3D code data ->
## Begin

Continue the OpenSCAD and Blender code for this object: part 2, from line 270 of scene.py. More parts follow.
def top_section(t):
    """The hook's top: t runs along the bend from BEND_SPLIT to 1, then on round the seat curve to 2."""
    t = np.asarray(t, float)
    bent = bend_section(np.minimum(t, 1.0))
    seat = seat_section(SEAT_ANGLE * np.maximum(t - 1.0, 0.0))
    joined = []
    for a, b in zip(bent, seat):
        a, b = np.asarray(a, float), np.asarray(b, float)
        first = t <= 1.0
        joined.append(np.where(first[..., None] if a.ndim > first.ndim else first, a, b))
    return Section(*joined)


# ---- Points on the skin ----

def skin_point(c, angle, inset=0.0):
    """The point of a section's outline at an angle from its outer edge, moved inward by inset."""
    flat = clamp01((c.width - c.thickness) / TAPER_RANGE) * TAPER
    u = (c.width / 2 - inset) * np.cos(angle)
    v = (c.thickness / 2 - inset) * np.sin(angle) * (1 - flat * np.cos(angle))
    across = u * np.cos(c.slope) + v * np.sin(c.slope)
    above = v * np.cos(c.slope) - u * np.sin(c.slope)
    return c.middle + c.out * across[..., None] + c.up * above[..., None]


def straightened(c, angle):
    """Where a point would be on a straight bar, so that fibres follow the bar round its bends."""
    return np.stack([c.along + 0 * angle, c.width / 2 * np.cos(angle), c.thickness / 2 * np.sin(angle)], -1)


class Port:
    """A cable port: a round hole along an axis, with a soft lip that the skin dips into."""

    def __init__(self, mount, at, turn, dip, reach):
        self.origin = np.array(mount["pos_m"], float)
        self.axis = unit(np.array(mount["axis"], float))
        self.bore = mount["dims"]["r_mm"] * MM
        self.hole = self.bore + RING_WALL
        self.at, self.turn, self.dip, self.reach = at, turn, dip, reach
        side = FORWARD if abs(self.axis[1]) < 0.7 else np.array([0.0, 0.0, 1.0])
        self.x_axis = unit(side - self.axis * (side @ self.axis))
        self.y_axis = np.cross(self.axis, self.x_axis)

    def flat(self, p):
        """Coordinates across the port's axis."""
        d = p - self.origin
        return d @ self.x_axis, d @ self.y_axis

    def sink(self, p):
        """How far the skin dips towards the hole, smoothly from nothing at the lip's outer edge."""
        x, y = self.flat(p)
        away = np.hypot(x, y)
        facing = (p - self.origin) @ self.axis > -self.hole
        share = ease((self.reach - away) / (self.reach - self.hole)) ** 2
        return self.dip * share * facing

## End
## Begin

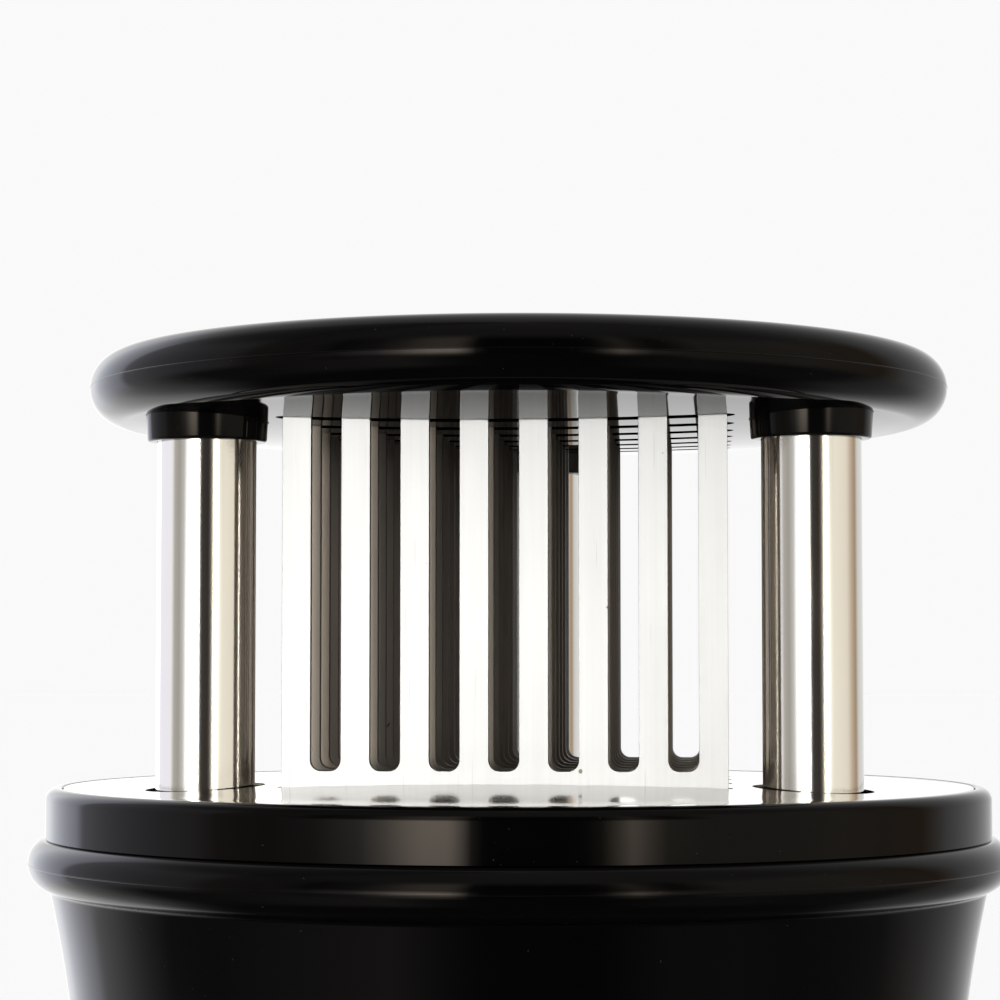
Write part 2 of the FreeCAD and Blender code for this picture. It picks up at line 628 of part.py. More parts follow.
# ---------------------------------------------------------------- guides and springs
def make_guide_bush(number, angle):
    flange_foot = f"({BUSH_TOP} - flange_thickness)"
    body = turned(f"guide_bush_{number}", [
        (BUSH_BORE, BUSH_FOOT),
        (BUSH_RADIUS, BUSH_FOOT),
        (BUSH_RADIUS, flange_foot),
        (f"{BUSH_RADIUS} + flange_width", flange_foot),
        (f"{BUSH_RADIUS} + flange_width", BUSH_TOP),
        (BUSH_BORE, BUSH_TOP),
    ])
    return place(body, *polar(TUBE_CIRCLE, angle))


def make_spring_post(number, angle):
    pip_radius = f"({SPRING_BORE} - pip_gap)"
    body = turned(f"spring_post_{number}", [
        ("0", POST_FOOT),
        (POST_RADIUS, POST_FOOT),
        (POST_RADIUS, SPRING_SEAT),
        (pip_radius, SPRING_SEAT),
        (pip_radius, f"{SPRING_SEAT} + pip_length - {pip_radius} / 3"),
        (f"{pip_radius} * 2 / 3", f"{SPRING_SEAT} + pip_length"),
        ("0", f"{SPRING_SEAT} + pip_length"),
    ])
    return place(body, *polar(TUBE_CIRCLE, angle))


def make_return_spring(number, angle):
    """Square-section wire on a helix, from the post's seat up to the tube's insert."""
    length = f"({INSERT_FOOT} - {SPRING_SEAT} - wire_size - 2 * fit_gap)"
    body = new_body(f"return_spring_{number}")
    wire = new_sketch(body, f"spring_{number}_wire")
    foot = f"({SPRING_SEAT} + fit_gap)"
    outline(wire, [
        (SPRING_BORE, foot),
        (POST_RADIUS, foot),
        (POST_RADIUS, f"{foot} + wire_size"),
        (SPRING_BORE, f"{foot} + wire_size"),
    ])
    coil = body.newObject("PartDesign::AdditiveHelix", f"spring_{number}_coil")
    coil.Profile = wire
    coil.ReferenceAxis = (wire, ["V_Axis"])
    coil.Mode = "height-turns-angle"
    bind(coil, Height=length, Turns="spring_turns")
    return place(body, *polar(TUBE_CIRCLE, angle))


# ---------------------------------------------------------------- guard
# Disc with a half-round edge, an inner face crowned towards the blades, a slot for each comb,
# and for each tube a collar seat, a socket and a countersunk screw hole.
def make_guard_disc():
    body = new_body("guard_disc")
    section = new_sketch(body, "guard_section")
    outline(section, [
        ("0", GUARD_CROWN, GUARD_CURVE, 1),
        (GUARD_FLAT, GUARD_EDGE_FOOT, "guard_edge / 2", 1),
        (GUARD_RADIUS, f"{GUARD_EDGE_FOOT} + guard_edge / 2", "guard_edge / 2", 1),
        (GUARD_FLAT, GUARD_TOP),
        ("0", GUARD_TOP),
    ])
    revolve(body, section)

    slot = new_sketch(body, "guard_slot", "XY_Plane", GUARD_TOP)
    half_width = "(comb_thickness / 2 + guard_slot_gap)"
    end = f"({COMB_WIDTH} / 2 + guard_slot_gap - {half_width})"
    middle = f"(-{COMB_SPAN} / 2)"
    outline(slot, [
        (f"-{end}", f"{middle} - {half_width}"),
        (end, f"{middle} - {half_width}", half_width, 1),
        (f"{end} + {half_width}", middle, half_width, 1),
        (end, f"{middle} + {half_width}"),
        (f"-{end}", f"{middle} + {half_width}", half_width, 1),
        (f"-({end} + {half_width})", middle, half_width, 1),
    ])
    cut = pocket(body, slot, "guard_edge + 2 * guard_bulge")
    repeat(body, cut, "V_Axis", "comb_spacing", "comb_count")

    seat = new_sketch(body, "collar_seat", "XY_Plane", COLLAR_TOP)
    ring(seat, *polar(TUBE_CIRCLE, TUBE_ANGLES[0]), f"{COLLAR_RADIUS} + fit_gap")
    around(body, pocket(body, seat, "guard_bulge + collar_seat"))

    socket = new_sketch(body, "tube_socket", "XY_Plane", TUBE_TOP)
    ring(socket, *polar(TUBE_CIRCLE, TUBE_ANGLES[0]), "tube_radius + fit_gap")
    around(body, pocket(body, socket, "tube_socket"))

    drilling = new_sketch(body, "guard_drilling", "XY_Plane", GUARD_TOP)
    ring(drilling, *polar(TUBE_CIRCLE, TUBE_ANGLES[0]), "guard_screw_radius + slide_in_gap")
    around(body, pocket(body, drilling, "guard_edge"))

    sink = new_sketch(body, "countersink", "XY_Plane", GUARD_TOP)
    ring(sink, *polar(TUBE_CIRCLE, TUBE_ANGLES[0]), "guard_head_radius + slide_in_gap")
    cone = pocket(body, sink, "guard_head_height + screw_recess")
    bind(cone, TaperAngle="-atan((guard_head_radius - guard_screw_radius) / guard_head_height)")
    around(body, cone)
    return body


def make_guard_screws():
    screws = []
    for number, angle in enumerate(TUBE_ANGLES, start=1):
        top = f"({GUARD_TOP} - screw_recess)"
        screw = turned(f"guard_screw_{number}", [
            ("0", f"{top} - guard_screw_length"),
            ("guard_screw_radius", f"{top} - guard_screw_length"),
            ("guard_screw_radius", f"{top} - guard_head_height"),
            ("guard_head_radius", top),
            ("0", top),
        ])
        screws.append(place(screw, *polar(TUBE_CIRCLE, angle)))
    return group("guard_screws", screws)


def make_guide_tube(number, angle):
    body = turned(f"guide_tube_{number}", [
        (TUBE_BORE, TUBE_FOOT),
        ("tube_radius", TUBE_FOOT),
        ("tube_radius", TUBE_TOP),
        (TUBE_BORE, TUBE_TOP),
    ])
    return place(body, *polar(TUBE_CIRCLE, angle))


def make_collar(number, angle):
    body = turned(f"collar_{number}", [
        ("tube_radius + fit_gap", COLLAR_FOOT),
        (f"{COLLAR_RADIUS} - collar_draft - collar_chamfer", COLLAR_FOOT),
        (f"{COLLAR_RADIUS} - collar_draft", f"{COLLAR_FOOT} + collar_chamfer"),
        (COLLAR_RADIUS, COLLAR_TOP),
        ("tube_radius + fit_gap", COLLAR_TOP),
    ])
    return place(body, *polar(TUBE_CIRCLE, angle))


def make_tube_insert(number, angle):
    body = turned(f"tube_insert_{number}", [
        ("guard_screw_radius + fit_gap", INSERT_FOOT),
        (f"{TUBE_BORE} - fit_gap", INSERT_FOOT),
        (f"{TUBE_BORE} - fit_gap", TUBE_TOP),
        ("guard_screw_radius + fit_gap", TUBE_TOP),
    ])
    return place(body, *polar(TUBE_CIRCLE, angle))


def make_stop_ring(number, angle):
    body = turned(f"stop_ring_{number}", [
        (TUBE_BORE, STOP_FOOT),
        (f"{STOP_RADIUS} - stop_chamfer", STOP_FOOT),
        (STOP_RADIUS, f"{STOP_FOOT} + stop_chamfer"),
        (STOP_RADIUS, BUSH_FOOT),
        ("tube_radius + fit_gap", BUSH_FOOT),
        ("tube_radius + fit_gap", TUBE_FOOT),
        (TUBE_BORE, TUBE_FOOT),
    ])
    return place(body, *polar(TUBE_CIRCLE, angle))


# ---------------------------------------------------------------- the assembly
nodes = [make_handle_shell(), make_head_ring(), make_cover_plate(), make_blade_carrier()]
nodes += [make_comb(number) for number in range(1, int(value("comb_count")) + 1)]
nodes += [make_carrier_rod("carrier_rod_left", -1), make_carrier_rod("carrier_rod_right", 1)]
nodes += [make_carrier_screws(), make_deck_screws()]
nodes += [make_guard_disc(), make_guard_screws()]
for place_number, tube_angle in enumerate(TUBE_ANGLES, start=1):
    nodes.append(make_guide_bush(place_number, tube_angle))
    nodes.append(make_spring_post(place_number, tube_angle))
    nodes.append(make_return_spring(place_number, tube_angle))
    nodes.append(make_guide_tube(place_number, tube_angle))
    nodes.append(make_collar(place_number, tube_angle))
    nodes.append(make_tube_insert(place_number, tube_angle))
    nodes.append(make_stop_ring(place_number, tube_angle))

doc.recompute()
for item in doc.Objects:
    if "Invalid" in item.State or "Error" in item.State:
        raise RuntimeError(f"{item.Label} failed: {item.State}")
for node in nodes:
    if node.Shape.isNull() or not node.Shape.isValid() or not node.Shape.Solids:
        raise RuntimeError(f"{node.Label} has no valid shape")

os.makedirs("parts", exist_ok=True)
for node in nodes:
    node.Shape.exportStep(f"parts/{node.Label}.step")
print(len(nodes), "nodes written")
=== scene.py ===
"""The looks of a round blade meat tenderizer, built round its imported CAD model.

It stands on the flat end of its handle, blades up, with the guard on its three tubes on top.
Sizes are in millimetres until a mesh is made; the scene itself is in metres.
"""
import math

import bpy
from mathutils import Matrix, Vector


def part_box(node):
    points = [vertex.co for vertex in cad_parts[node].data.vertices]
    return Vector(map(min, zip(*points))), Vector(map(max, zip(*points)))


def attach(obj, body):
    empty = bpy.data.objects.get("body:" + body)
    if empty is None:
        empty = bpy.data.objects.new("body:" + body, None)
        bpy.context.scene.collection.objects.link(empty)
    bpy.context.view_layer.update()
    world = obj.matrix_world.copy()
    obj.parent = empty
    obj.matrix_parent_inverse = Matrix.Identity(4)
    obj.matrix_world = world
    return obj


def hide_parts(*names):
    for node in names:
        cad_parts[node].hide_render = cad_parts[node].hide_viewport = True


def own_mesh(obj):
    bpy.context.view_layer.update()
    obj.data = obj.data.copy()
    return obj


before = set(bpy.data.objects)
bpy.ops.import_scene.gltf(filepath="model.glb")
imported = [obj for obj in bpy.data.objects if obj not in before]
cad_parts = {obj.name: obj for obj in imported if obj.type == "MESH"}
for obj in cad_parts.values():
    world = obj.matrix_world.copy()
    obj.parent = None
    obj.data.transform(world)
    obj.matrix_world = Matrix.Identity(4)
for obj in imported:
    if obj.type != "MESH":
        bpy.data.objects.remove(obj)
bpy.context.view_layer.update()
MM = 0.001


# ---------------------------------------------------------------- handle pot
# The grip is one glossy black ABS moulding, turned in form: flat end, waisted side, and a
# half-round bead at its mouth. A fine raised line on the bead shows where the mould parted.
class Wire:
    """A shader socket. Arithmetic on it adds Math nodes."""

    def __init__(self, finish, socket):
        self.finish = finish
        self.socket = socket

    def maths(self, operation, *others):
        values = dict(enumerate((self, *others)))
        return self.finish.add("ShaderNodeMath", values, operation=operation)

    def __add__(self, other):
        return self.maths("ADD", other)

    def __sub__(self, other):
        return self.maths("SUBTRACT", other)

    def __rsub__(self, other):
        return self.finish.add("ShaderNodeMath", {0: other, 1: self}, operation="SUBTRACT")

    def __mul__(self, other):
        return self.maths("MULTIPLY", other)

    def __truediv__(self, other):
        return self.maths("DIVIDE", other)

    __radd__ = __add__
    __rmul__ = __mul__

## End

Task goal ->
Each line from the one holding "nodes += [make_carrier_screws(), make_deck_screws()]" to the one holding "obj.data = obj.data.copy()", those two included, is to be transcribed exactly, and no other line.

Finished exercise ->
nodes += [make_carrier_screws(), make_deck_screws()]
nodes += [make_guard_disc(), make_guard_screws()]
for place_number, tube_angle in enumerate(TUBE_ANGLES, start=1):
    nodes.append(make_guide_bush(place_number, tube_angle))
    nodes.append(make_spring_post(place_number, tube_angle))
    nodes.append(make_return_spring(place_number, tube_angle))
    nodes.append(make_guide_tube(place_number, tube_angle))
    nodes.append(make_collar(place_number, tube_angle))
    nodes.append(make_tube_insert(place_number, tube_angle))
    nodes.append(make_stop_ring(place_number, tube_angle))

doc.recompute()
for item in doc.Objects:
    if "Invalid" in item.State or "Error" in item.State:
        raise RuntimeError(f"{item.Label} failed: {item.State}")
for node in nodes:
    if node.Shape.isNull() or not node.Shape.isValid() or not node.Shape.Solids:
        raise RuntimeError(f"{node.Label} has no valid shape")

os.makedirs("parts", exist_ok=True)
for node in nodes:
    node.Shape.exportStep(f"parts/{node.Label}.step")
print(len(nodes), "nodes written")
=== scene.py ===
"""The looks of a round blade meat tenderizer, built round its imported CAD model.

It stands on the flat end of its handle, blades up, with the guard on its three tubes on top.
Sizes are in millimetres until a mesh is made; the scene itself is in metres.
"""
import math

import bpy
from mathutils import Matrix, Vector


def part_box(node):
    points = [vertex.co for vertex in cad_parts[node].data.vertices]
    return Vector(map(min, zip(*points))), Vector(map(max, zip(*points)))


def attach(obj, body):
    empty = bpy.data.objects.get("body:" + body)
    if empty is None:
        empty = bpy.data.objects.new("body:" + body, None)
        bpy.context.scene.collection.objects.link(empty)
    bpy.context.view_layer.update()
    world = obj.matrix_world.copy()
    obj.parent = empty
    obj.matrix_parent_inverse = Matrix.Identity(4)
    obj.matrix_world = world
    return obj


def hide_parts(*names):
    for node in names:
        cad_parts[node].hide_render = cad_parts[node].hide_viewport = True


def own_mesh(obj):
    bpy.context.view_layer.update()
    obj.data = obj.data.copy()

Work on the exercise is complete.